Salimos a cenar, comimos riquísimo, y nos olvidamos del tema al punto de que ni si quiera compramos una botella de agua para la noche.

Caricaco en Parque Nacional Cahuita

Dormimos bien, nos levantamos temprano, tan temprano como los alemanes que tampoco se habían podido bañar muy bien y cuyo líder turístico peleaba en la recepción por el sin sentido de la falta de agua en un hotel término medio, en fin un hotel. Me sumé, más por no parecer desaprensivo, un poco a esa iniciativa, pero pronto me retiré con uno de los argumentos más fuertes que he esgrimido hasta hoy en tiempo de conflicto real: “Vamos a aprovechar lo que hay, que es el desayuno”.

Mientras desayunábamos con mi mujer veíamos el teatro de las caras de indignación del primer mundo que casi nunca de esa expresión se sustraían.
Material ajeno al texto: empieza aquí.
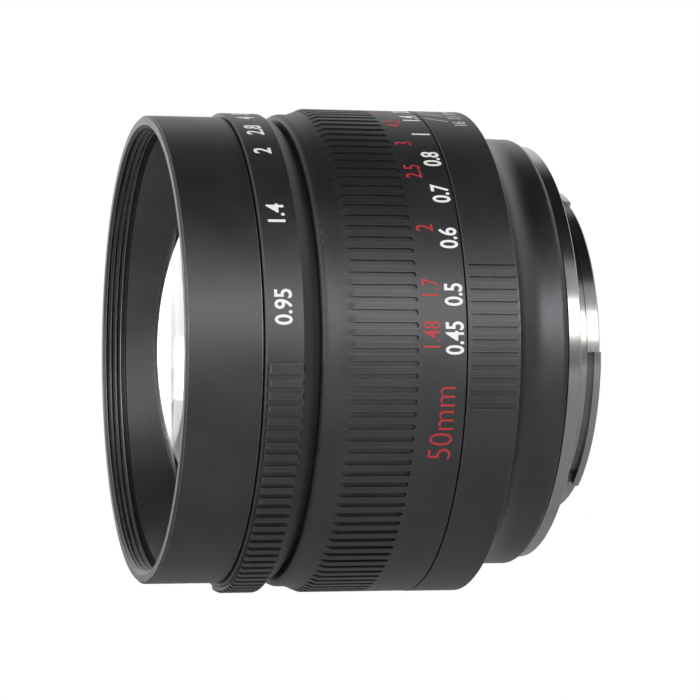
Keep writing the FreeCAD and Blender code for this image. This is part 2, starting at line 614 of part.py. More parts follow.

Estaba nublado y oscuro, el personal del hotel cansado, la pelea estaba acabada y era nuestro segundo y último día de fin de semana.

En vez de reclamar y discutir, decidimos marcharnos. Nos fuimos medio buscando la comodidad de nuestra casa, y en el camino entramos a conocer el Parque Nacional Cahuita. Salió el sol, nos bañamos en el mar y descubrimos, junto a nuestras circunstancias, que el parque estaba repleto de duchas y cambiadores, duchas potentes y frescas.